Will the response to the spending review add up?
Published: 28 October, 2010
• VERY soon Camden Council will unveil its response to the government’s Comprehensive Spending Review (CSR).
We do not know what the council will propose, but there is one certainty. It will claim that it has minimised the effect that budget cuts will have on front-line services.
Should we believe these claims? Camden has a history of claiming the quality of services that it provides for its residents is first-class.
For instance, it has stated again and again that it is a “leading council” in the provision of library services. However, there has been a continuous series of complaints about that service and they have been increasing in frequency and ferocity. The experience of Camden’s library users and its council’s statements appear to relate to two different boroughs.

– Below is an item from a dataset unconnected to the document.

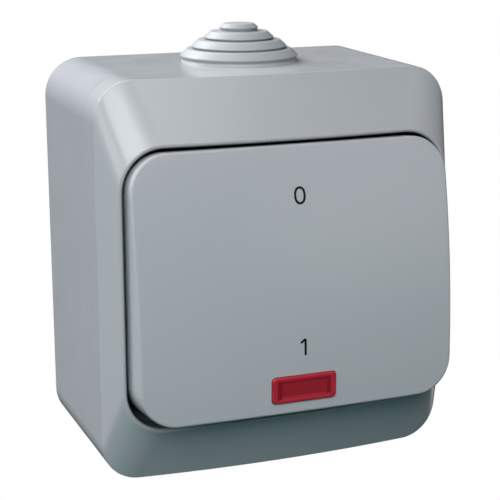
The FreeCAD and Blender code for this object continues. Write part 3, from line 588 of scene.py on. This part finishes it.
# The cover's skin runs from the lip out to the side, over the bevel, round the rolled rim, down the
# throat and back along the recess. Each row is one round of the outline, and the last row meets
# the first.
def makeCover():
    wall = body["wall"]
    seam = body["seam"]
    lipBack = seam - body["lip"]
    lipOut = wall / 2 + body["lipClear"]
    roll = cover["rimRoll"]
    breakLoop = bodyLoop(0, body["breakDepth"], cover["bowTop"], cover["bowBottom"])
    sideLow = bodyLoop(0, seam + body["seamBevel"])
    rim = []
    for degrees in cover["rimSteps"]:
        turn = math.radians(degrees)
        out = roll * (1 - math.cos(turn))
        drop = roll * (1 - math.sin(turn))
        rim.append(rimLoop(out, cover["rimDepth"] - drop, cover["rimCrown"]))
    sideEnd = towards(breakLoop, sideLow, cover["breakRound"])
    bevelStart = towards(breakLoop, rim[0], cover["breakRound"])
    throatEnd = rimLoop(0, cover["recess"], 0.0)
    recessOut = bodyLoop(wall, cover["recess"])
    rows = [bodyLoop(lipOut, seam), bodyLoop(body["seamBevel"], seam), sideLow]
    rows += rowsBetween(sideLow, sideEnd, (0.04, 0.3, 0.65, 0.96))
    rows += softCorner(sideEnd, breakLoop, bevelStart, 6)
    rows += rowsBetween(bevelStart, rim[0], (0.04, 0.22, 0.5, 0.78, 0.96))
    rows += rim
    rows += rowsBetween(rim[-1], throatEnd, (0.05, 0.35, 0.7, 0.97))
    rows += [throatEnd, recessOut]
    rows += [bodyLoop(wall, seam), bodyLoop(wall, lipBack), bodyLoop(lipOut, lipBack)]
    piece = newObject("coverShell", gridMesh("coverShell", np.array(rows), closeRows=True))

    # hollows behind the upper and lower bevels, split by two ribs each
    high = body["halfZ"] - body["draft"] - wall
    low = cover["openingZ"] + cover["throatWall"]
    bevelHeight = body["halfZ"] - cover["openingZ"] - 2 * roll
    slope = (cover["rimDepth"] - body["breakDepth"]) / bevelHeight
    depthHigh = body["breakDepth"] - wall * math.hypot(1, slope) + slope * wall
    depthLow = depthHigh + slope * (high - low)
    ribs = cover["pocketRibs"]
    half = cover["pocketRibHalf"]
    reach = cover["pocketHalfX"]
    spans = ((-reach, -ribs - half), (half - ribs, ribs - half), (ribs + half, reach))
    back = -cover["recess"] + cover["pocketBack"]
    flat = [(low, back), (high, back), (high, -depthHigh), (low, -depthLow)]
    pockets = []
    for side in (-1, 1):
        for x0, x1 in spans:
            pockets.append([(x, y, side * z) for x in (x0, x1) for z, y in flat])
    combine(piece, blockMesh("pockets", pockets), "DIFFERENCE")

    # screw lugs at half height, and their holes
    lugs = []
    tall = cover["lugHalfZ"]
    for side in (-1, 1):
        ends = sorted((side * cover["lugInner"], side * cover["lugOuter"]))
        lugs.append(boxCorners(*ends, seam, cover["lugFront"], -tall, tall))
    combine(piece, blockMesh("lugs", lugs), "UNION")
    bore = cover["screwHole"]
    start = seam - cover["screwStart"]
    profile = [(0, start), (bore, start), (bore, cover["recess"]), (0, cover["recess"])]
    for side in (-1, 1):
        hole = turnedDepth(profile, side * cover["screwX"], 0, cover["screwSteps"])
        combine(piece, gridMesh("hole", hole), "DIFFERENCE")
    finishPiece(piece, materials["greyPlastic"], "root", "front_cover")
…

Each time a council spokesperson failed to address the substance of a complaint about falling levels of service and simply dismissed it, a little credibility was lost. The cumulative effect of these has been devastating. The poor Camden resident now believes that he or she must carefully search behind council statements for its real intensions. Many now think that simply inverting the apparent meaning is the way to do this. Having largely squandered its credibility, the council is in a poor position to persuade Camden residents that its response to the CSR is the best that can be obtained and that it is not simply a mindless, knee-jerk reaction.
It needs the acquiescence of the borough’s residents (outright support is highly unlikely) to push its programmes forward and somehow it has to earn back credibility.
The only way that the council can do this, in the time available, is to be completely honest about its proposals.
After many years, it has to give up its use of the outmoded manipulative techniques of New Labour. Everybody is wise to and weary of dodgy dossiers.
The Osborne CSR covers the period until 2015, that is, the period until the next general election. From a national politician’s perspective, the end of the world (not re-elected) may occur then, so there is no point in worrying about anything after that point.
All that is necessary is to suggest everyone will live happily ever after.
In the real world, slash and burn between 2011 and 2015 will lead to misery thereafter. Camden Council has the difficult job of minimising that misery for its residents. It has to reduce expenditure while the size of the borough’s population is rapidly increasing.
In the very short period between 2010 and 2015, the Office for National Statistics says the Camden population will increase from 253,900 to 276,700, that is, by 9 per cent.
This alone makes maintaining service levels difficult to achieve. Worse, the population is expected to continue increasing well beyond 2015 (by 2029 the Camden population will have risen to 320,700). Worse still, a large proportion of the people making up the increases are expected to be refugees and others with high levels of need. Camden will have to explain very carefully how its plans will accommodate these long-term population changes, while achieving the required reduction in expenditure by 2015.
In these circumstances, there is not doubt that the rumoured library closure programme can be accurately described as a mindless, knee-jerk reaction. Once closed, libraries never reopen.